| Do this |
Give every line below again, exactly.

---------- Given data ----------

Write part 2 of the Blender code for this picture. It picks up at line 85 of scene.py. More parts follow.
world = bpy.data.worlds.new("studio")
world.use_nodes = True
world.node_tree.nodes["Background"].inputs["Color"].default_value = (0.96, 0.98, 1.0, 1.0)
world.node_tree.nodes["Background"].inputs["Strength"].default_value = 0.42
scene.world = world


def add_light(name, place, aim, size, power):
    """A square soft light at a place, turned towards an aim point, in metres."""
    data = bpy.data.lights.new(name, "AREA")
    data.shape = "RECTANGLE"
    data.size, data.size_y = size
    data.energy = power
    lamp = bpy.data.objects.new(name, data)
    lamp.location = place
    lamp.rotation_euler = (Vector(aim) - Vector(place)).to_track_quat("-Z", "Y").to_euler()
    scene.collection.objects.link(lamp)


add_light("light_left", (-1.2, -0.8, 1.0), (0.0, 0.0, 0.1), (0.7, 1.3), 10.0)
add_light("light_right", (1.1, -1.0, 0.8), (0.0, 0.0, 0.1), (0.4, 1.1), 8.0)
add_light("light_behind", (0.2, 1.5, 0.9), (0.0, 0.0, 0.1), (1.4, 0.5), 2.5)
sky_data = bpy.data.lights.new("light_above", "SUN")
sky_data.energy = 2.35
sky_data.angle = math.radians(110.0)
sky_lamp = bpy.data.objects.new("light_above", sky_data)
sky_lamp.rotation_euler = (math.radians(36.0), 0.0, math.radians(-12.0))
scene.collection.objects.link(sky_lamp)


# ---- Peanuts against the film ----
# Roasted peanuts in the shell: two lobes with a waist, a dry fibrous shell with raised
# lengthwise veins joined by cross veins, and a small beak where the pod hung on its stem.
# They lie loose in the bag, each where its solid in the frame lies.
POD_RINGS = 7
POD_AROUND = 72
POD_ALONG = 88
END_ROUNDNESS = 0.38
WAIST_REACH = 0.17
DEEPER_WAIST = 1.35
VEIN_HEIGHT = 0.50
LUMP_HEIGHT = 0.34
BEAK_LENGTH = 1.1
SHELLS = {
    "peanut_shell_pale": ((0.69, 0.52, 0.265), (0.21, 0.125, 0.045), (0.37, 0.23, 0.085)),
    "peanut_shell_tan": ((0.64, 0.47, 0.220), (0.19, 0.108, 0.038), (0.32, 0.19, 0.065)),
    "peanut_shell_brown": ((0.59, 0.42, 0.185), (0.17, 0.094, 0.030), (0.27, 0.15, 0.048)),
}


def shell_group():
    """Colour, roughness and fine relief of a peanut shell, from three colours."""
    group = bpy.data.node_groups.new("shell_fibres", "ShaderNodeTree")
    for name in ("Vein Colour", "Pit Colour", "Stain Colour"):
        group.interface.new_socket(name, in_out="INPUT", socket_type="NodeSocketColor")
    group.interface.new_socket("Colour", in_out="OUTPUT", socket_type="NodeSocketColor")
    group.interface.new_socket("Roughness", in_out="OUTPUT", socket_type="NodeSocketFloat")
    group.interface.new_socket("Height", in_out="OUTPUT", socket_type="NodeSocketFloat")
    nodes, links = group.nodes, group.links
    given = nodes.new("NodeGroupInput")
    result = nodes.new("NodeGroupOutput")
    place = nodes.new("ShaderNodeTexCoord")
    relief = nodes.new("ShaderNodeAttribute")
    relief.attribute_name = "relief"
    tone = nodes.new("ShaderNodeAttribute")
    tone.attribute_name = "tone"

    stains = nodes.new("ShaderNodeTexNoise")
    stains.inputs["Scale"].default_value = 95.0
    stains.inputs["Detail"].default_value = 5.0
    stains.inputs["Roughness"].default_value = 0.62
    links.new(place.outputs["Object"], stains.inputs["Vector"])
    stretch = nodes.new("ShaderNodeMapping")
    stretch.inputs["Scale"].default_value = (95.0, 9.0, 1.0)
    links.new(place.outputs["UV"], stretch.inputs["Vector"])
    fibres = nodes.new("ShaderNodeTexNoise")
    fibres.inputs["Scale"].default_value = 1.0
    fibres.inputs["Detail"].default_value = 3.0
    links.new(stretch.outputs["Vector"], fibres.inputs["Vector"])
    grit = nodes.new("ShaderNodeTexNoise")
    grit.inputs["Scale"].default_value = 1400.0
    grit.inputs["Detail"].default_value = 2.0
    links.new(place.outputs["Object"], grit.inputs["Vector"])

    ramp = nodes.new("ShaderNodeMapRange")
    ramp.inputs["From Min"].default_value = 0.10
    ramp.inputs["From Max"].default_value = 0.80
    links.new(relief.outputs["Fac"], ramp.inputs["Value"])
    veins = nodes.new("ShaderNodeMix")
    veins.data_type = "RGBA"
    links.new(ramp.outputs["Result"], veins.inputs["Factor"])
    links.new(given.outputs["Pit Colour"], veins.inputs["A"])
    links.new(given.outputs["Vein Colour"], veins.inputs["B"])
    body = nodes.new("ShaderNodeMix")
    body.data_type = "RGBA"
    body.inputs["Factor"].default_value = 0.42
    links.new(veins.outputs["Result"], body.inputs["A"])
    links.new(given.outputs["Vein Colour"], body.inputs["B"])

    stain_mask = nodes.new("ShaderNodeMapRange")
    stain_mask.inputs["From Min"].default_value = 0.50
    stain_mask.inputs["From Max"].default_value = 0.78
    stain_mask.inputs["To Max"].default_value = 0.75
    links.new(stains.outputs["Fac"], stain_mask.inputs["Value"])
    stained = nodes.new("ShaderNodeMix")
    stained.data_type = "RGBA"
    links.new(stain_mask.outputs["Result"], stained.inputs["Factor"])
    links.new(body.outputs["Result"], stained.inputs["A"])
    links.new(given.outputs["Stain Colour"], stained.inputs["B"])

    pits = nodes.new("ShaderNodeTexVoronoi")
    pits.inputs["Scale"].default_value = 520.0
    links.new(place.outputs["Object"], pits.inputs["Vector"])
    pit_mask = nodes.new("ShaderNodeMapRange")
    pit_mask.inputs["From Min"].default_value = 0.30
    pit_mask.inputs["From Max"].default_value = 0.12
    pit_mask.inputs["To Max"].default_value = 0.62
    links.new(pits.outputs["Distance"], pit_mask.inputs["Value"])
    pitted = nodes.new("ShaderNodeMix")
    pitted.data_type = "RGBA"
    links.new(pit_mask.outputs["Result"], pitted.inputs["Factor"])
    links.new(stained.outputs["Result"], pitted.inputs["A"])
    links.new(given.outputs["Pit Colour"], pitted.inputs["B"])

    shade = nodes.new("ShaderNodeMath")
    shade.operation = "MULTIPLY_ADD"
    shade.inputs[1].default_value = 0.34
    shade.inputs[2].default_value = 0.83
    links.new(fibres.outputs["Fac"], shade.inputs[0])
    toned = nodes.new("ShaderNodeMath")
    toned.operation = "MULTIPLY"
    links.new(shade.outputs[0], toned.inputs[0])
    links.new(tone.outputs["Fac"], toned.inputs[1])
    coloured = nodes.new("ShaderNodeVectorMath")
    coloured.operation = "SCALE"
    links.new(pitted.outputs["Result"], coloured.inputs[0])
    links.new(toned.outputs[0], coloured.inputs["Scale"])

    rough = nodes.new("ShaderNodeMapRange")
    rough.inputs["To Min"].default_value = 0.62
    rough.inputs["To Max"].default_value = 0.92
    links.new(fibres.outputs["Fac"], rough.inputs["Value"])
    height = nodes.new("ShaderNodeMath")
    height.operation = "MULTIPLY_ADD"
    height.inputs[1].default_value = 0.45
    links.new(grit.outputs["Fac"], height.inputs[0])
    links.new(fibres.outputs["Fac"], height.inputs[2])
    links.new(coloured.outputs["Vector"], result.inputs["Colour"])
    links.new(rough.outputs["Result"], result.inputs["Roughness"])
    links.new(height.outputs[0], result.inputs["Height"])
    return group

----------

| Output below |
Write part 2 of the Blender code for this picture. It picks up at line 85 of scene.py. More parts follow.
world = bpy.data.worlds.new("studio")
world.use_nodes = True
world.node_tree.nodes["Background"].inputs["Color"].default_value = (0.96, 0.98, 1.0, 1.0)
world.node_tree.nodes["Background"].inputs["Strength"].default_value = 0.42
scene.world = world


def add_light(name, place, aim, size, power):
    """A square soft light at a place, turned towards an aim point, in metres."""
    data = bpy.data.lights.new(name, "AREA")
    data.shape = "RECTANGLE"
    data.size, data.size_y = size
    data.energy = power
    lamp = bpy.data.objects.new(name, data)
    lamp.location = place
    lamp.rotation_euler = (Vector(aim) - Vector(place)).to_track_quat("-Z", "Y").to_euler()
    scene.collection.objects.link(lamp)


add_light("light_left", (-1.2, -0.8, 1.0), (0.0, 0.0, 0.1), (0.7, 1.3), 10.0)
add_light("light_right", (1.1, -1.0, 0.8), (0.0, 0.0, 0.1), (0.4, 1.1), 8.0)
add_light("light_behind", (0.2, 1.5, 0.9), (0.0, 0.0, 0.1), (1.4, 0.5), 2.5)
sky_data = bpy.data.lights.new("light_above", "SUN")
sky_data.energy = 2.35
sky_data.angle = math.radians(110.0)
sky_lamp = bpy.data.objects.new("light_above", sky_data)
sky_lamp.rotation_euler = (math.radians(36.0), 0.0, math.radians(-12.0))
scene.collection.objects.link(sky_lamp)


# ---- Peanuts against the film ----
# Roasted peanuts in the shell: two lobes with a waist, a dry fibrous shell with raised
# lengthwise veins joined by cross veins, and a small beak where the pod hung on its stem.
# They lie loose in the bag, each where its solid in the frame lies.
POD_RINGS = 7
POD_AROUND = 72
POD_ALONG = 88
END_ROUNDNESS = 0.38
WAIST_REACH = 0.17
DEEPER_WAIST = 1.35
VEIN_HEIGHT = 0.50
LUMP_HEIGHT = 0.34
BEAK_LENGTH = 1.1
SHELLS = {
    "peanut_shell_pale": ((0.69, 0.52, 0.265), (0.21, 0.125, 0.045), (0.37, 0.23, 0.085)),
    "peanut_shell_tan": ((0.64, 0.47, 0.220), (0.19, 0.108, 0.038), (0.32, 0.19, 0.065)),
    "peanut_shell_brown": ((0.59, 0.42, 0.185), (0.17, 0.094, 0.030), (0.27, 0.15, 0.048)),
}


def shell_group():
    """Colour, roughness and fine relief of a peanut shell, from three colours."""
    group = bpy.data.node_groups.new("shell_fibres", "ShaderNodeTree")
    for name in ("Vein Colour", "Pit Colour", "Stain Colour"):
        group.interface.new_socket(name, in_out="INPUT", socket_type="NodeSocketColor")
    group.interface.new_socket("Colour", in_out="OUTPUT", socket_type="NodeSocketColor")
    group.interface.new_socket("Roughness", in_out="OUTPUT", socket_type="NodeSocketFloat")
    group.interface.new_socket("Height", in_out="OUTPUT", socket_type="NodeSocketFloat")
    nodes, links = group.nodes, group.links
    given = nodes.new("NodeGroupInput")
    result = nodes.new("NodeGroupOutput")
    place = nodes.new("ShaderNodeTexCoord")
    relief = nodes.new("ShaderNodeAttribute")
    relief.attribute_name = "relief"
    tone = nodes.new("ShaderNodeAttribute")
    tone.attribute_name = "tone"

    stains = nodes.new("ShaderNodeTexNoise")
    stains.inputs["Scale"].default_value = 95.0
    stains.inputs["Detail"].default_value = 5.0
    stains.inputs["Roughness"].default_value = 0.62
    links.new(place.outputs["Object"], stains.inputs["Vector"])
    stretch = nodes.new("ShaderNodeMapping")
    stretch.inputs["Scale"].default_value = (95.0, 9.0, 1.0)
    links.new(place.outputs["UV"], stretch.inputs["Vector"])
    fibres = nodes.new("ShaderNodeTexNoise")
    fibres.inputs["Scale"].default_value = 1.0
    fibres.inputs["Detail"].default_value = 3.0
    links.new(stretch.outputs["Vector"], fibres.inputs["Vector"])
    grit = nodes.new("ShaderNodeTexNoise")
    grit.inputs["Scale"].default_value = 1400.0
    grit.inputs["Detail"].default_value = 2.0
    links.new(place.outputs["Object"], grit.inputs["Vector"])

    ramp = nodes.new("ShaderNodeMapRange")
    ramp.inputs["From Min"].default_value = 0.10
    ramp.inputs["From Max"].default_value = 0.80
    links.new(relief.outputs["Fac"], ramp.inputs["Value"])
    veins = nodes.new("ShaderNodeMix")
    veins.data_type = "RGBA"
    links.new(ramp.outputs["Result"], veins.inputs["Factor"])
    links.new(given.outputs["Pit Colour"], veins.inputs["A"])
    links.new(given.outputs["Vein Colour"], veins.inputs["B"])
    body = nodes.new("ShaderNodeMix")
    body.data_type = "RGBA"
    body.inputs["Factor"].default_value = 0.42
    links.new(veins.outputs["Result"], body.inputs["A"])
    links.new(given.outputs["Vein Colour"], body.inputs["B"])

    stain_mask = nodes.new("ShaderNodeMapRange")
    stain_mask.inputs["From Min"].default_value = 0.50
    stain_mask.inputs["From Max"].default_value = 0.78
    stain_mask.inputs["To Max"].default_value = 0.75
    links.new(stains.outputs["Fac"], stain_mask.inputs["Value"])
    stained = nodes.new("ShaderNodeMix")
    stained.data_type = "RGBA"
    links.new(stain_mask.outputs["Result"], stained.inputs["Factor"])
    links.new(body.outputs["Result"], stained.inputs["A"])
    links.new(given.outputs["Stain Colour"], stained.inputs["B"])

    pits = nodes.new("ShaderNodeTexVoronoi")
    pits.inputs["Scale"].default_value = 520.0
    links.new(place.outputs["Object"], pits.inputs["Vector"])
    pit_mask = nodes.new("ShaderNodeMapRange")
    pit_mask.inputs["From Min"].default_value = 0.30
    pit_mask.inputs["From Max"].default_value = 0.12
    pit_mask.inputs["To Max"].default_value = 0.62
    links.new(pits.outputs["Distance"], pit_mask.inputs["Value"])
    pitted = nodes.new("ShaderNodeMix")
    pitted.data_type = "RGBA"
    links.new(pit_mask.outputs["Result"], pitted.inputs["Factor"])
    links.new(stained.outputs["Result"], pitted.inputs["A"])
    links.new(given.outputs["Pit Colour"], pitted.inputs["B"])

    shade = nodes.new("ShaderNodeMath")
    shade.operation = "MULTIPLY_ADD"
    shade.inputs[1].default_value = 0.34
    shade.inputs[2].default_value = 0.83
    links.new(fibres.outputs["Fac"], shade.inputs[0])
    toned = nodes.new("ShaderNodeMath")
    toned.operation = "MULTIPLY"
    links.new(shade.outputs[0], toned.inputs[0])
    links.new(tone.outputs["Fac"], toned.inputs[1])
    coloured = nodes.new("ShaderNodeVectorMath")
    coloured.operation = "SCALE"
    links.new(pitted.outputs["Result"], coloured.inputs[0])
    links.new(toned.outputs[0], coloured.inputs["Scale"])

    rough = nodes.new("ShaderNodeMapRange")
    rough.inputs["To Min"].default_value = 0.62
    rough.inputs["To Max"].default_value = 0.92
    links.new(fibres.outputs["Fac"], rough.inputs["Value"])
    height = nodes.new("ShaderNodeMath")
    height.operation = "MULTIPLY_ADD"
    height.inputs[1].default_value = 0.45
    links.new(grit.outputs["Fac"], height.inputs[0])
    links.new(fibres.outputs["Fac"], height.inputs[2])
    links.new(coloured.outputs["Vector"], result.inputs["Colour"])
    links.new(rough.outputs["Result"], result.inputs["Roughness"])
    links.new(height.outputs[0], result.inputs["Height"])
    return group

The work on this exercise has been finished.